Work to be completed:
Give only the number of lines in these records that contain the word "shown".

Data records:
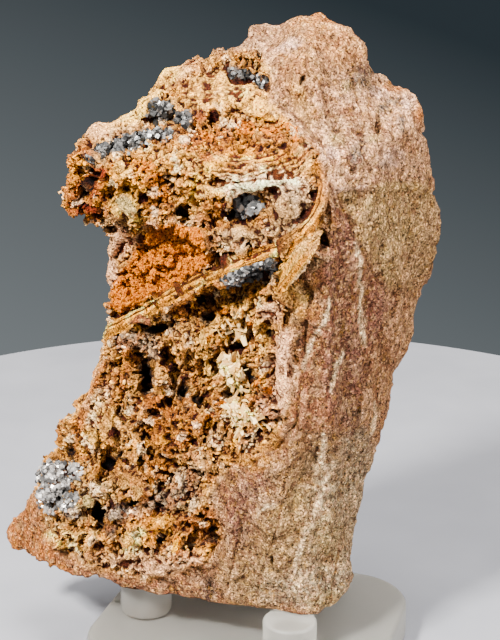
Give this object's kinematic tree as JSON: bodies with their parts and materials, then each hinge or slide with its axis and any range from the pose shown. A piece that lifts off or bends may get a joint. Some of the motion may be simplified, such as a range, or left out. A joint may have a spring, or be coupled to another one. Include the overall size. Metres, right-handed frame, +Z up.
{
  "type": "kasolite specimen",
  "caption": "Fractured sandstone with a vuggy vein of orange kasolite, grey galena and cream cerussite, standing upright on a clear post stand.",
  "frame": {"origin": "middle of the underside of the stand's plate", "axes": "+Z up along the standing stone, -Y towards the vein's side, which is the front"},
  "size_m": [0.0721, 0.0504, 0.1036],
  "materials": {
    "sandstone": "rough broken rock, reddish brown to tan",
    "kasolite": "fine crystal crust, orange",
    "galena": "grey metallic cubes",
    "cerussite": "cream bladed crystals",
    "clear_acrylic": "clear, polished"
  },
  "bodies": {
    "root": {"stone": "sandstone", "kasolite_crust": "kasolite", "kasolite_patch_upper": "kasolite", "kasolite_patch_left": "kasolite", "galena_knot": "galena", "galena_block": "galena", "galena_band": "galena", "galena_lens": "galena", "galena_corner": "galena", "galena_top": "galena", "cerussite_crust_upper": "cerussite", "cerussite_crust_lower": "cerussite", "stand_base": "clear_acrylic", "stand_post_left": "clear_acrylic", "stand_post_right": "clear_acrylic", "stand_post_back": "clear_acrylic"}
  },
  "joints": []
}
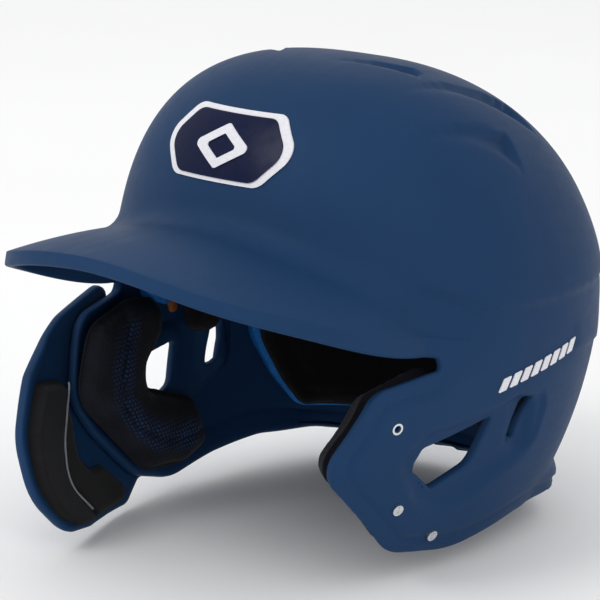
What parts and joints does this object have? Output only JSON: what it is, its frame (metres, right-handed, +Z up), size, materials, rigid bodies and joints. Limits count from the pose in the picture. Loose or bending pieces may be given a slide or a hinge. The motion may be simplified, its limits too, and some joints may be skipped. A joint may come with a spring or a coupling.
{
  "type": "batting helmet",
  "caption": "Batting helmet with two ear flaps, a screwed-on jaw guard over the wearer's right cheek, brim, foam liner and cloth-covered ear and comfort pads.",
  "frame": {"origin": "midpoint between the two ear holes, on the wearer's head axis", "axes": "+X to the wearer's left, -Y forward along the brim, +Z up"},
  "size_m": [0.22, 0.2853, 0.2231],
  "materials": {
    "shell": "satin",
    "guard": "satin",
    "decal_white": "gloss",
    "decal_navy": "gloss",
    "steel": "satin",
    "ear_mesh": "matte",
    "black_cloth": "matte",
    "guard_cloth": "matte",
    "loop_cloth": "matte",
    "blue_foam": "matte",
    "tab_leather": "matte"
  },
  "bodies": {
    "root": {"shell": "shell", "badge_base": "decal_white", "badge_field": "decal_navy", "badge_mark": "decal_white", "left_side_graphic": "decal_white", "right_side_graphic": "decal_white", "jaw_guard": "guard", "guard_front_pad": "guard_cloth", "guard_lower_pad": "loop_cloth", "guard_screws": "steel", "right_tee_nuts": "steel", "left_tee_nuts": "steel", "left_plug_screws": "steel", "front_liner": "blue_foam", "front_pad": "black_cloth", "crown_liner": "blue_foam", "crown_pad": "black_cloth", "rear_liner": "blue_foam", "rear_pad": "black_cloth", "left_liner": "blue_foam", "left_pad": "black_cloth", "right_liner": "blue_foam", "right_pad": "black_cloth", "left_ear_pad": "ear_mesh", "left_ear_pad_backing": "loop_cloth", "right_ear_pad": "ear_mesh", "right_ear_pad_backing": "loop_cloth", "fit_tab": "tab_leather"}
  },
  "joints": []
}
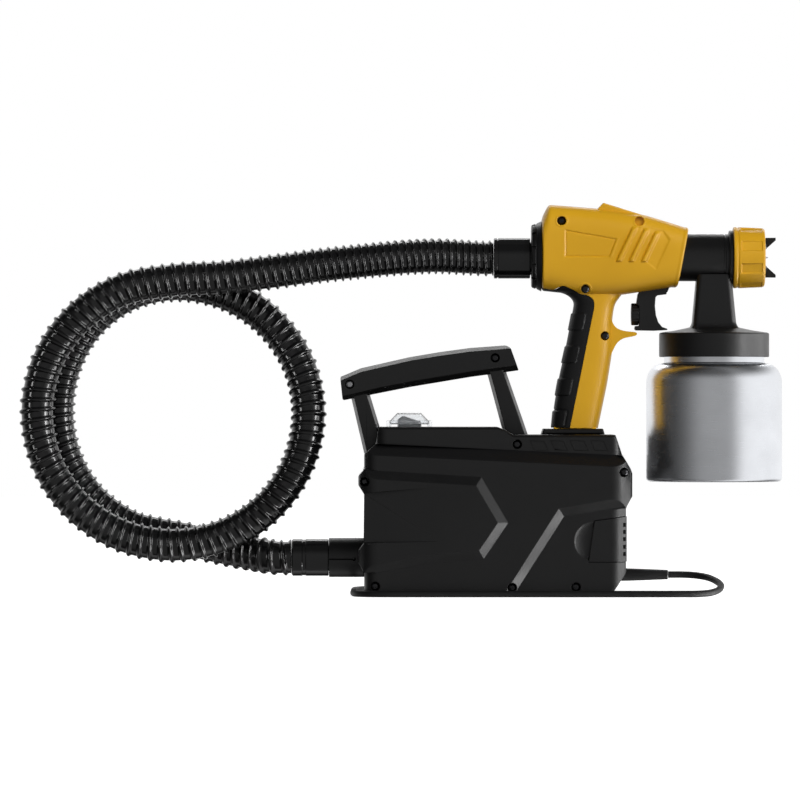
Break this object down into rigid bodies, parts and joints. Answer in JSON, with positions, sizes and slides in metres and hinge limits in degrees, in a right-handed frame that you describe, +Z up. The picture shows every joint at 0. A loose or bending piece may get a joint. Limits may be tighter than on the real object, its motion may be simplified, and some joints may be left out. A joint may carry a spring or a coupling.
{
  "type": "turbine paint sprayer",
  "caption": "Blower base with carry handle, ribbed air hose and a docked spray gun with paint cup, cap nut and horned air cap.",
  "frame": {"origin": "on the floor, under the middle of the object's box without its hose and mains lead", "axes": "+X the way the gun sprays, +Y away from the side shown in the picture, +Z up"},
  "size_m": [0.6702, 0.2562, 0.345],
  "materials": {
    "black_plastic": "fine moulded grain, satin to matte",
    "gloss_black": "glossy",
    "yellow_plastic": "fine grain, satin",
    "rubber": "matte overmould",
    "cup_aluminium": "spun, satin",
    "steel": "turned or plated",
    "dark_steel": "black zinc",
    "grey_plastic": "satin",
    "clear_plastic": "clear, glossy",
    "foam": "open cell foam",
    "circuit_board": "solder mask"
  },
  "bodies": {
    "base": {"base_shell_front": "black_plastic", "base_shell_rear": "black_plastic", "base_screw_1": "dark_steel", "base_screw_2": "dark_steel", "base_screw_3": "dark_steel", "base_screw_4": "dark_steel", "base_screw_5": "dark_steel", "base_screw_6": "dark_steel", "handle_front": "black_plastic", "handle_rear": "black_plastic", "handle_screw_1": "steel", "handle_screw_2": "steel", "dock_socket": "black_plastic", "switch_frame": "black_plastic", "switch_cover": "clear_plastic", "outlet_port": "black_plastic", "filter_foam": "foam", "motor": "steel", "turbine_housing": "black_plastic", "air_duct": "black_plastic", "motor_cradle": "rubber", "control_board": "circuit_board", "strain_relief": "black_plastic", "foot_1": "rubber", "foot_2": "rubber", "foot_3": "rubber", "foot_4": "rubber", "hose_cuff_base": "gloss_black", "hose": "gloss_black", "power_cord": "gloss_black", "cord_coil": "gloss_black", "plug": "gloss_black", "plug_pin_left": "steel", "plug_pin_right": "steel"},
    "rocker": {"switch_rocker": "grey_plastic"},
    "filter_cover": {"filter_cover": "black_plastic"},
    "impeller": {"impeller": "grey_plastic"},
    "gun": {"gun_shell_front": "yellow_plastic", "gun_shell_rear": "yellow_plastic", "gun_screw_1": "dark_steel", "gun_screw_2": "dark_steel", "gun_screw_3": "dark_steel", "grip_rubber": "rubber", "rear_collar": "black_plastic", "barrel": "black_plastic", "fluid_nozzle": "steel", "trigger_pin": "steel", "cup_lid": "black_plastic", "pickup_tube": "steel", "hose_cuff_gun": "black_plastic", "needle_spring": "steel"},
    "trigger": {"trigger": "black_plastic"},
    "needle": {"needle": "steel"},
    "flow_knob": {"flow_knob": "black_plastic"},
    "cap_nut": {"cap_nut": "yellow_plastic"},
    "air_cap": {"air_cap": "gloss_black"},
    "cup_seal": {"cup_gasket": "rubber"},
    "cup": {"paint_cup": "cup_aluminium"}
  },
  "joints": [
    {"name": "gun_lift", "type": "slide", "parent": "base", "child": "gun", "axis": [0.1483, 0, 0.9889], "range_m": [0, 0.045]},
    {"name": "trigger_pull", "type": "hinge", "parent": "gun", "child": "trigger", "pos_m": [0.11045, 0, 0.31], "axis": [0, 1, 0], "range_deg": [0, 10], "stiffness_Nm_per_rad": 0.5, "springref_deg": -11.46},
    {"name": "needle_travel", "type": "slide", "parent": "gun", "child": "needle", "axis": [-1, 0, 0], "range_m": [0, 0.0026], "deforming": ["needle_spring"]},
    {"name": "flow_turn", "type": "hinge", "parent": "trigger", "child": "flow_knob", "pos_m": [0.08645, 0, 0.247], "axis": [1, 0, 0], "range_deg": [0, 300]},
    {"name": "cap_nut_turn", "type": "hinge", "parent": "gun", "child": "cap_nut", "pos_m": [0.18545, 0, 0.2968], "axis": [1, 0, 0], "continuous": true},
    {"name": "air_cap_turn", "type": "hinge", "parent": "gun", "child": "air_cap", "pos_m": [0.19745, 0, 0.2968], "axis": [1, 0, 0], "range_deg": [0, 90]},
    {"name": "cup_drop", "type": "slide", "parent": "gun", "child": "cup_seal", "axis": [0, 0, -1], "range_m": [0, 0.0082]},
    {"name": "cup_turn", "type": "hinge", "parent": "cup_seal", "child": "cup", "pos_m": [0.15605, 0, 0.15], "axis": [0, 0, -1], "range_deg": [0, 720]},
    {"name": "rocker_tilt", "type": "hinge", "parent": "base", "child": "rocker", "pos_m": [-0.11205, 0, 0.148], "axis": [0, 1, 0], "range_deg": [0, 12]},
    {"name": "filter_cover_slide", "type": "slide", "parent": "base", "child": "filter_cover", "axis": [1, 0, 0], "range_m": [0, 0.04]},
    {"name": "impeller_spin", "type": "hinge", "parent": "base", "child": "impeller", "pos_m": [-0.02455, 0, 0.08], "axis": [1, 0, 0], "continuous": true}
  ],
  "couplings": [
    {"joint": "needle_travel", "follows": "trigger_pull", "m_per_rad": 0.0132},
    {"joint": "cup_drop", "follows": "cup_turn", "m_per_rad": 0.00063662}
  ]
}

Correct result:
2